Woods addresses those issue by pitching herself as a job creator with a record in the Senate of battling regulation on business, shining a spotlight on top-heavy local school administration and standing against what she believes is expensive and wasteful government-run health care, specifically this year’s proposed Amendment 69, the ballot initiative that would make public health coverage available to all state residents who wish to enroll.

“I’ve worked to deregulate the oil-and-gas industry and lower taxes, because we know that’s what creates business opportunities and puts people to work and helps the economy flourish,” she said.
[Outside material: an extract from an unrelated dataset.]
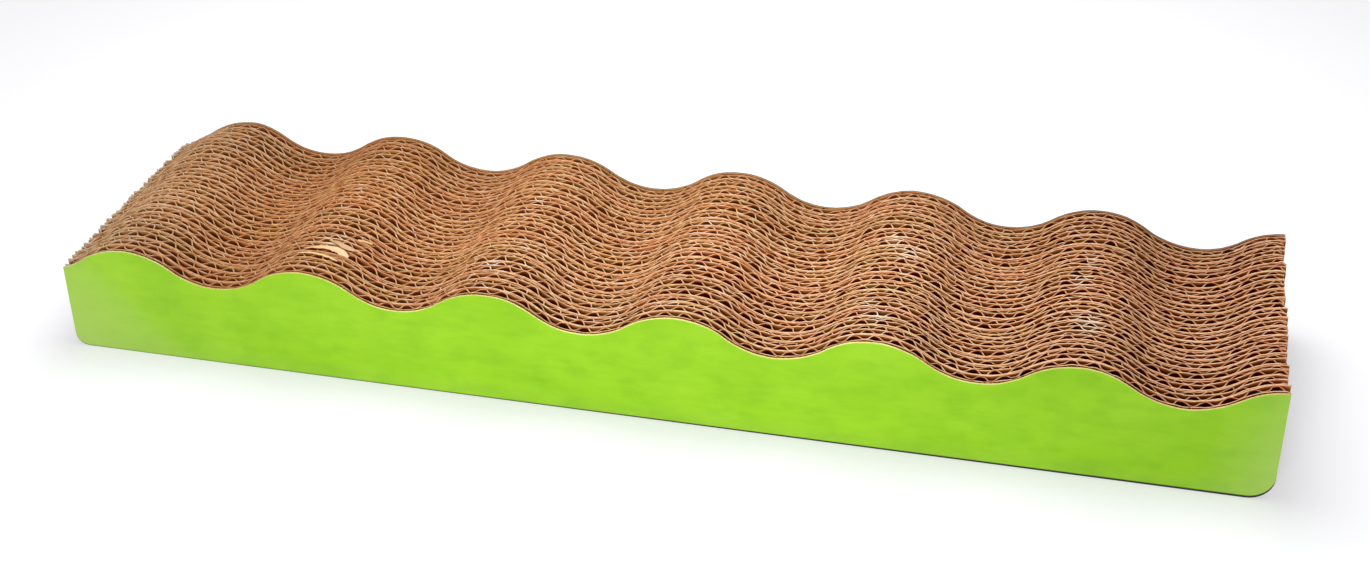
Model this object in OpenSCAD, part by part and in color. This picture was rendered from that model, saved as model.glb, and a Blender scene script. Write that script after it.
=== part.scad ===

“Mining is big with me,” she adds. “I come from the northwest part of the state, where Coloradans mine the cleanest coal in the country. Now we have a mine closing in Idaho Springs and one in Cripple Creek. Miners in the state are all going, ‘Now what do we do?’ They’ve heard the old song and dance about, ‘We’ll retrain you.’ Well, they don’t believe it. What we can do for them is to help small businesses grow and to stand against the (Environmental Protection Agency) that’s shutting down our mines and, with the Clean Power Plan, changing our (coal-fired) power plants.”

Zenzinger pitches herself as a bridge-builder with long experience in productive bipartisan governance and deep familiarity with the issues.

“I’m a moderate and that comes from my roots in local government,” she said. “I worked on regional issues as part of the Denver Regional Council of Governments, where I worked with all officials from all 64 municipalities and counties. We were working with limited amounts of dollars that we had to spread out and share. We had to figure out how to listen to each other and work with one another. I had to work across the aisle and I did. On city council, the majority of members were Republican, and we worked together very well.

“When I was a state senator, I was the only legislator with a 100 percent bipartisan record,” she adds. “All of the bills I carried and passed were bipartisan. Democrats controlled the House and the Senate that year, but I always went and found people across the aisle before I introduced my bills.”

Voters, principles, competence

Woods said the district isn’t looking to send an ideological warrior to the Capitol. She listed some of the bills she sponsored over the last two years, bills on subjects that have an “in the weeds” ring about them – civil forfeiture, probate court, crime victim privacy.

“My constituents didn’t elect me to go down there and be an ideologue,” she said. “They want me to use common sense to do what’s right for my constituents and for residents of the state. I’ve voted against Republican leadership and Democrat leadership. They can see I have principles. If something goes against my principles, I oppose the bill.”

Zenzinger recites a three-bullet-point list about what she thinks the district voters are looking for in a candidate.

“They don’t care about majorities at the Legislature. Most of them don’t care about ideology either,” she said. “What motivates them are their own values and whether they believe that the person they’re selecting to do the job is listening to them and whether that person can actually get the job done.”